Kandelaki’s contention is that the myth-making around Stalin is part of a strategy pushed by Moscow and its acolytes in Georgian Dream, a party that appears to be going back on its promise to voters to steer a middle ground between the west and Russia.
“Stalin is a sort of gateway of propaganda,” Kandelaki said. “If you as a Georgian concede that there is at least something to be proud of, a tiny bit, then of course, you are much more vulnerable to other narratives. There is an amnesia in the 20th century. The fact that Georgia hasn’t really settled its account with this individual, which is what we’re trying to fix as much as we can.”
In January, Kandelaki was accused by the speaker of the Georgian parliament, Shalva Papuashvili, a Georgian Dream MP, of being behind “a wave of disinformation, manipulation, and hysteria”.
Kandelaki, 41, had reported on his Facebook account that Georgia’s main church, the Holy Trinity Cathedral, was displaying an icon depicting Stalin meeting a Russian Orthodox saint, St Matrona of Moscow, a 20th-century Russian visionary and healer who was canonised in the 1990s.
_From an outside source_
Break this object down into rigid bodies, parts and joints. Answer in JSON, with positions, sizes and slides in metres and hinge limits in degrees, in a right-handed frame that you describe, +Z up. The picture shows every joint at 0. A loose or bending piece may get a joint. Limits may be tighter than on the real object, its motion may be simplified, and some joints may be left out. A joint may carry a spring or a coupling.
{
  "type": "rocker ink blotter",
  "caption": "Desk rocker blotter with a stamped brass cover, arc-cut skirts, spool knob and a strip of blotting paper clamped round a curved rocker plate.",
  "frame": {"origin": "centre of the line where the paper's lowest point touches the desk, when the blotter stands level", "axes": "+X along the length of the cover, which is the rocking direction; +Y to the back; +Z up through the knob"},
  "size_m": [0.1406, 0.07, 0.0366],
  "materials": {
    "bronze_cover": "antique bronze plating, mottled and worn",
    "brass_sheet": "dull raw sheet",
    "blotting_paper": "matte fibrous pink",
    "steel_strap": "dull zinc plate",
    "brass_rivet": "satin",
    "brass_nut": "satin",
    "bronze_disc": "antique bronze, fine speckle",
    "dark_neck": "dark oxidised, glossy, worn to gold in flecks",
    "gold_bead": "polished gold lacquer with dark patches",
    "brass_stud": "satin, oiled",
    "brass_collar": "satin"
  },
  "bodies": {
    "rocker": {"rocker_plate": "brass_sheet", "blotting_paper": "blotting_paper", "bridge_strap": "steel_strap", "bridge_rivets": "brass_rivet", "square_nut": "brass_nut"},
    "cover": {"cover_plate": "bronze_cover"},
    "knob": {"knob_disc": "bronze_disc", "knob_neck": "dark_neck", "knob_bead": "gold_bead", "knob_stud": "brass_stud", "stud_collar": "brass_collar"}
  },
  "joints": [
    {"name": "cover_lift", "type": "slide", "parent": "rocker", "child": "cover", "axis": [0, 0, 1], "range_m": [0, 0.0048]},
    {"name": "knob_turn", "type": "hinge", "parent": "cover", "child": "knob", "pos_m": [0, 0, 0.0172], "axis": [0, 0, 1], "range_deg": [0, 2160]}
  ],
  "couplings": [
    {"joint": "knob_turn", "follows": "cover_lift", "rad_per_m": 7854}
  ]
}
The painting had been given to the church by the anti-western nationalist party Alliance of Patriots, which is suspected of having links to the Kremlin.
The issue exploded when an activist, Nata Peradze, threw some eggs at the painting. The ultra-conservative pro-Russian group Alt-Info protested outside her house. Death threats were made and she went into hiding. The cathedral removed the icon on the grounds that it was historically inaccurate.
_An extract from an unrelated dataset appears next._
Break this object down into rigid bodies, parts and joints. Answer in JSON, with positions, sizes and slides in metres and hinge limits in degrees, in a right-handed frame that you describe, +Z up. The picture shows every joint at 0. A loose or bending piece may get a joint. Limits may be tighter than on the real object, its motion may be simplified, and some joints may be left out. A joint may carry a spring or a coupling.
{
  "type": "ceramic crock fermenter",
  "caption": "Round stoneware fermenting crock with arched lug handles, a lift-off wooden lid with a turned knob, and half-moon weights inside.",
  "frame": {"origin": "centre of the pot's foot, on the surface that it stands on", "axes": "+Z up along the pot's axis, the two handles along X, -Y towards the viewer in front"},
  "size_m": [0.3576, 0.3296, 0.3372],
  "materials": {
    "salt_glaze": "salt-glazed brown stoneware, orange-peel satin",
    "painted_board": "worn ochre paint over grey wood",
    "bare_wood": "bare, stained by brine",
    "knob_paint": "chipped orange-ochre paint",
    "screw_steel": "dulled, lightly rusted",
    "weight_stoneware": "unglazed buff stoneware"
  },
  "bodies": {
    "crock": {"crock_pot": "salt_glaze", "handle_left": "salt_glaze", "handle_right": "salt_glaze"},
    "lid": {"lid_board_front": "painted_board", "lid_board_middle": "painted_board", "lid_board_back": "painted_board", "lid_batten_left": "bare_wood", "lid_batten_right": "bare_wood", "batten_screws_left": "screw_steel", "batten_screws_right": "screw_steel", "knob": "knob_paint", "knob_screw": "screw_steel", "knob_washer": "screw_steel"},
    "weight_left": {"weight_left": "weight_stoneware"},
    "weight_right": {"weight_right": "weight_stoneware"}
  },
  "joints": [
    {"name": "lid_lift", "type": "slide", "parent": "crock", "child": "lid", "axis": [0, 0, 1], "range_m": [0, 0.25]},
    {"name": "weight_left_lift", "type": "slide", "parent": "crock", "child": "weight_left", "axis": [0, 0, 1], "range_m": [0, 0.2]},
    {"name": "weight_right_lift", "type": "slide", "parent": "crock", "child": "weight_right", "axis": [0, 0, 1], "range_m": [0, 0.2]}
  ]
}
Further attempts to correct the historical record have been made by SovLab and a leading Georgian writer, Lasha Bugadze, in a new book Georgia v Joseph Stalin, which has become a bestseller at home and which is due to be translated into English next year.
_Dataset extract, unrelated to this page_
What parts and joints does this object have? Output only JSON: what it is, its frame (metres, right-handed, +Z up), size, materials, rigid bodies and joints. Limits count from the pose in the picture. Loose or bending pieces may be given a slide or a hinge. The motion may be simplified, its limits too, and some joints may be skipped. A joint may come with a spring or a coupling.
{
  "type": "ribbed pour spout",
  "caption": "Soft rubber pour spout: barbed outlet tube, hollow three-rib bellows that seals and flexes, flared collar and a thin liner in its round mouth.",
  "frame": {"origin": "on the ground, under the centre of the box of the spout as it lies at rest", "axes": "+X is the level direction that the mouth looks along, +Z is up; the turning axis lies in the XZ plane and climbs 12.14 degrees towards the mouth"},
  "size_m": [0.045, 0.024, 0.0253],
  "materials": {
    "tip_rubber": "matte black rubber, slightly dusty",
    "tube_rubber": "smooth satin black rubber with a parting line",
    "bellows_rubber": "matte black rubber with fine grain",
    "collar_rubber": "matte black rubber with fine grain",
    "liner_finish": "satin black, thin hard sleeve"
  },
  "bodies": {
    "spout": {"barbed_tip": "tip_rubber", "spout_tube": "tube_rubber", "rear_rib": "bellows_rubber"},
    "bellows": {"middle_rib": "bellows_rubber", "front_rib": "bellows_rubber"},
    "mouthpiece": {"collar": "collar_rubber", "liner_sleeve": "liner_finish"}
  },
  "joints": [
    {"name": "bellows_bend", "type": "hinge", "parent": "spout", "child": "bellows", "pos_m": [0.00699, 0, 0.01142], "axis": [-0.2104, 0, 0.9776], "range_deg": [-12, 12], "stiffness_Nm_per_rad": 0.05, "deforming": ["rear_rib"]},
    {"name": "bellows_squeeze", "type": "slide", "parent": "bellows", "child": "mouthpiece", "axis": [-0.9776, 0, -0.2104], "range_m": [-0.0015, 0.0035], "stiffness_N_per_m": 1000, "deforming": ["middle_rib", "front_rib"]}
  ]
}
Kandelaki said that the goal was to show that Stalin, who historians say was responsible for the deaths of at least 7 million of his own people, brought misery not glory to his home country.
“In 1921, our compatriot Joseph Vissarionovich [Stalin] spearheaded the Soviet Russian invasion of the Democratic Republic of Georgia, which had by that time become a functioning parliamentary democracy,” said Kandelaki. “It was of existential importance for him to destroy an independent Georgia because if he wouldn’t do that as soon as possible, if his native land would remain outside, of course, he was going to suffer enormously and possibly lose his struggle for power. Lenin and Trotsky were arguing for postponing this vision because they didn’t want to do an outright invasion.”
Correcting the record has not been easy. In March, a series of NGOs, including Transparency International, and celebrated historians such as Stephen Jones, the director of the program on Georgian studies at Harvard University, wrote to the EU’s ambassador to Georgia complaining of a tightening of restrictions around Georgia’s former Soviet archives.
The former KGB and the former Communist party central committee archives in Georgia were permanently closed last year. The government has cited the EU’s general data protection regulation to delete the names and other details from files in the archives that remain open.
“In addition, there are a number of technical obstacles put in place that in combination make researching the Soviet past extremely difficult,” the academics complained. “Placing a cramped reading room of the former KGB archive next to a police shooting range is one but not the only example.”
Kandelaki believes it is nevertheless a vital battle for Georgia’s soul. While four in five of his compatriots want the country to join the EU, recent polling suggests 45% say that a “Georgian patriot should be proud of Stalin’s Georgian origins” and 66% said his rule has “both pluses and minuses”. Georgia’s past has never felt more present.